▶ AVAILABLE DATA
━━━
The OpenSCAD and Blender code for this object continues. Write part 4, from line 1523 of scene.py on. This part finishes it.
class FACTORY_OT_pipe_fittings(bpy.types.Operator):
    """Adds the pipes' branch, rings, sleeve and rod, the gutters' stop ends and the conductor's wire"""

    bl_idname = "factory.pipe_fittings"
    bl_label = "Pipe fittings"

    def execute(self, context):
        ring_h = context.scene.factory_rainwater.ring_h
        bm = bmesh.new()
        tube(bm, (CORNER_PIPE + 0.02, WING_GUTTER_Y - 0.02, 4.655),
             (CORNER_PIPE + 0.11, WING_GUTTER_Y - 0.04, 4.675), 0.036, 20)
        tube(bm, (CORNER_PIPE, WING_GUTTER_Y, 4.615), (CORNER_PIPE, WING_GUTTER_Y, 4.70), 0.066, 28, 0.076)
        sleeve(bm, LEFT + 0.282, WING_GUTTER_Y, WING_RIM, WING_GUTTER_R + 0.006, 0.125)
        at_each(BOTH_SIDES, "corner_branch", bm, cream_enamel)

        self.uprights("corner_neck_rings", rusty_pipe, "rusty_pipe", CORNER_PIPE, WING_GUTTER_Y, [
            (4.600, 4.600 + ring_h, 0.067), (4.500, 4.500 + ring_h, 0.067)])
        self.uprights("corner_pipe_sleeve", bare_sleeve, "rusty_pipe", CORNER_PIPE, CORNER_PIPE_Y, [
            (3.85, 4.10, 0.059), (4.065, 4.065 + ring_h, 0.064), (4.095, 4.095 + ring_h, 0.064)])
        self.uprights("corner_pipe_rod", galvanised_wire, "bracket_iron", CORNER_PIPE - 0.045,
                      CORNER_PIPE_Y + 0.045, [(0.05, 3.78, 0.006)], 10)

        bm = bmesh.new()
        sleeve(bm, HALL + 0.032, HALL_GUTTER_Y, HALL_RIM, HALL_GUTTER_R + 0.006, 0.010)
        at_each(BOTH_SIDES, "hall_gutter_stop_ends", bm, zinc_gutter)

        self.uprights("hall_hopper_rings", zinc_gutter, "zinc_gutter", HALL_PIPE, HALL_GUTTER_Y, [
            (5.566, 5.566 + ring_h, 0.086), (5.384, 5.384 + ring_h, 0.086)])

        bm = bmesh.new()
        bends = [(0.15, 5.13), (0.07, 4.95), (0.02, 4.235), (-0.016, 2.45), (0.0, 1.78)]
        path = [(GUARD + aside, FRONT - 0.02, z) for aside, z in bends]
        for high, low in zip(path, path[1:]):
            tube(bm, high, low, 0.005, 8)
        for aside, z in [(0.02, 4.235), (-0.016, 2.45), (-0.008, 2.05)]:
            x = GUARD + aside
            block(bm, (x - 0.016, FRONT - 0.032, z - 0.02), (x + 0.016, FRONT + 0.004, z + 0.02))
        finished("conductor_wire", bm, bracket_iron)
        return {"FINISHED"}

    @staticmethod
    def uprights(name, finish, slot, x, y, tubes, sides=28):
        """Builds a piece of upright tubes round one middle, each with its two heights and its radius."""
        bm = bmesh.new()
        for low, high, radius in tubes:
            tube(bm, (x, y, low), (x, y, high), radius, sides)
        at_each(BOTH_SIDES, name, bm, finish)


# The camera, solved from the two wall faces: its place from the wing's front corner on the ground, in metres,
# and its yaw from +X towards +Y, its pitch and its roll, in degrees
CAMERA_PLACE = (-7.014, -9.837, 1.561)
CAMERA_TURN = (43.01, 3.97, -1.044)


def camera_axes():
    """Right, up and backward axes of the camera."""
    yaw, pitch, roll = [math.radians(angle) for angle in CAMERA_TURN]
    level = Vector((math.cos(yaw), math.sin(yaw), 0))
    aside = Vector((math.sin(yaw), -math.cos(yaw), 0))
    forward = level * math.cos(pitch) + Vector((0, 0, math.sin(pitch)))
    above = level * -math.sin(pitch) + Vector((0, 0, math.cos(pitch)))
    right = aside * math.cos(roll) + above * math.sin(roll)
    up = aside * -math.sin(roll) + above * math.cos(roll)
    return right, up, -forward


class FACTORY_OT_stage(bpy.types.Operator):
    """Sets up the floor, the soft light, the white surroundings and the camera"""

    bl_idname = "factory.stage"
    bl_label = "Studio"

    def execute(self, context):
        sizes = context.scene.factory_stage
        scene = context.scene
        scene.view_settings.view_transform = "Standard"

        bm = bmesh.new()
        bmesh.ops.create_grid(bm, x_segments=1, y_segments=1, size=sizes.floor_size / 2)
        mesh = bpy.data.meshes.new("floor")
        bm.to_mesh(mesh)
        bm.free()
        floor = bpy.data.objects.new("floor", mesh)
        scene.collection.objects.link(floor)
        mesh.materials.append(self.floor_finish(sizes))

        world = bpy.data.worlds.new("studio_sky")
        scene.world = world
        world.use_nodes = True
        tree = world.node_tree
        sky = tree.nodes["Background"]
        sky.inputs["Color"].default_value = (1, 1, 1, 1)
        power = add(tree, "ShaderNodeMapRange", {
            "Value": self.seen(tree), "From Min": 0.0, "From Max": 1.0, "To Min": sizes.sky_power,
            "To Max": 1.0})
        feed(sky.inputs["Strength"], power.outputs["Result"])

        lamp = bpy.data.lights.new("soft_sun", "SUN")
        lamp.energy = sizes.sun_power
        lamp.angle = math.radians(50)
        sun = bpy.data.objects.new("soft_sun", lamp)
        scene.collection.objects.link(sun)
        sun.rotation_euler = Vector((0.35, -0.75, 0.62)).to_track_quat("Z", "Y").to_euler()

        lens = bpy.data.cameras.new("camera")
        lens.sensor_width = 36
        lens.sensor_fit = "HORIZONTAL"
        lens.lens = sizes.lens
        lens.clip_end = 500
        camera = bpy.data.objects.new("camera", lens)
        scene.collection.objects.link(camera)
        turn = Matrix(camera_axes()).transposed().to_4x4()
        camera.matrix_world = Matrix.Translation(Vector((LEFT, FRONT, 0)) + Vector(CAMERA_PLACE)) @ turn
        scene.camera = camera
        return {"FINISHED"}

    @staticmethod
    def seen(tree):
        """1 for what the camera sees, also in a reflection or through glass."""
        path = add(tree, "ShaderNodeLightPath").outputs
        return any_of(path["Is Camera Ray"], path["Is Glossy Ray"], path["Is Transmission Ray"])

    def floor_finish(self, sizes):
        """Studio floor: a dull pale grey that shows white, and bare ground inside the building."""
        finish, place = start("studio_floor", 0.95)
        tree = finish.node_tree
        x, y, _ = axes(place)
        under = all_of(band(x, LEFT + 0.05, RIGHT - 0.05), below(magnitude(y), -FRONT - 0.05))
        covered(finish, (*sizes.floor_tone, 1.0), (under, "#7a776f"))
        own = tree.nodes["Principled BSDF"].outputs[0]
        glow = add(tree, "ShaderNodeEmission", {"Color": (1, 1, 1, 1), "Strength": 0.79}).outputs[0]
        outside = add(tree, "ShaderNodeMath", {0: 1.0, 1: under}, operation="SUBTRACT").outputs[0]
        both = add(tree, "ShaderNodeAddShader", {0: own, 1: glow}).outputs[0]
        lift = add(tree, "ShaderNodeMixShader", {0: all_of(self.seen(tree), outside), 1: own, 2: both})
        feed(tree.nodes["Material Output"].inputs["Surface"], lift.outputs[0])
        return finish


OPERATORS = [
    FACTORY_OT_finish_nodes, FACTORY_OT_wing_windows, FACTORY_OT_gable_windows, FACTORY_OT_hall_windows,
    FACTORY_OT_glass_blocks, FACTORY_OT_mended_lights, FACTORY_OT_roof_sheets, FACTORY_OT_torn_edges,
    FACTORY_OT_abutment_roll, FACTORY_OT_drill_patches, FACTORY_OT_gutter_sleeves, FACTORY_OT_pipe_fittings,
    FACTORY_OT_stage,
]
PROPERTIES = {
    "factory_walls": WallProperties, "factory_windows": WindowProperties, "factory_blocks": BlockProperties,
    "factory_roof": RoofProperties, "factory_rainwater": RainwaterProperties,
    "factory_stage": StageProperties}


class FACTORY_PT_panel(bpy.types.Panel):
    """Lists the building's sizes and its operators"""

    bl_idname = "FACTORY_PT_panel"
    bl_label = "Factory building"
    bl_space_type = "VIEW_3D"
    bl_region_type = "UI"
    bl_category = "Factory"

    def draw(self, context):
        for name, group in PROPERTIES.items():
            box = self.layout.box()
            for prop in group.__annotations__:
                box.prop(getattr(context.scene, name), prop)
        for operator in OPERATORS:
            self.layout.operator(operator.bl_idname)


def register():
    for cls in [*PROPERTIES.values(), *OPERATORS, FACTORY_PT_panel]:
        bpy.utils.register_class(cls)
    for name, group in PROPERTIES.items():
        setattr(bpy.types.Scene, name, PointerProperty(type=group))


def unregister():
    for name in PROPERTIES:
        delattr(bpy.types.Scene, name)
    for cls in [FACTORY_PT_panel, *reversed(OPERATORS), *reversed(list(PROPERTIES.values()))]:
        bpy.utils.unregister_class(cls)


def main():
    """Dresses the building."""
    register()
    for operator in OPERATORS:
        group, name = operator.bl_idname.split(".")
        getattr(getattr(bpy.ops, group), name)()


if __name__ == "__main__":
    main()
━━━
▶ DIRECTIVE
Return the lines above precisely as they appear, beginning at the first line and ending at the line with "(5.566, 5.566 +", and nothing after it.

▶ WRITTEN SOLUTION
The OpenSCAD and Blender code for this object continues. Write part 4, from line 1523 of scene.py on. This part finishes it.
class FACTORY_OT_pipe_fittings(bpy.types.Operator):
    """Adds the pipes' branch, rings, sleeve and rod, the gutters' stop ends and the conductor's wire"""

    bl_idname = "factory.pipe_fittings"
    bl_label = "Pipe fittings"

    def execute(self, context):
        ring_h = context.scene.factory_rainwater.ring_h
        bm = bmesh.new()
        tube(bm, (CORNER_PIPE + 0.02, WING_GUTTER_Y - 0.02, 4.655),
             (CORNER_PIPE + 0.11, WING_GUTTER_Y - 0.04, 4.675), 0.036, 20)
        tube(bm, (CORNER_PIPE, WING_GUTTER_Y, 4.615), (CORNER_PIPE, WING_GUTTER_Y, 4.70), 0.066, 28, 0.076)
        sleeve(bm, LEFT + 0.282, WING_GUTTER_Y, WING_RIM, WING_GUTTER_R + 0.006, 0.125)
        at_each(BOTH_SIDES, "corner_branch", bm, cream_enamel)

        self.uprights("corner_neck_rings", rusty_pipe, "rusty_pipe", CORNER_PIPE, WING_GUTTER_Y, [
            (4.600, 4.600 + ring_h, 0.067), (4.500, 4.500 + ring_h, 0.067)])
        self.uprights("corner_pipe_sleeve", bare_sleeve, "rusty_pipe", CORNER_PIPE, CORNER_PIPE_Y, [
            (3.85, 4.10, 0.059), (4.065, 4.065 + ring_h, 0.064), (4.095, 4.095 + ring_h, 0.064)])
        self.uprights("corner_pipe_rod", galvanised_wire, "bracket_iron", CORNER_PIPE - 0.045,
                      CORNER_PIPE_Y + 0.045, [(0.05, 3.78, 0.006)], 10)

        bm = bmesh.new()
        sleeve(bm, HALL + 0.032, HALL_GUTTER_Y, HALL_RIM, HALL_GUTTER_R + 0.006, 0.010)
        at_each(BOTH_SIDES, "hall_gutter_stop_ends", bm, zinc_gutter)

        self.uprights("hall_hopper_rings", zinc_gutter, "zinc_gutter", HALL_PIPE, HALL_GUTTER_Y, [
            (5.566, 5.566 + ring_h, 0.086), (5.384, 5.384 + ring_h, 0.086)])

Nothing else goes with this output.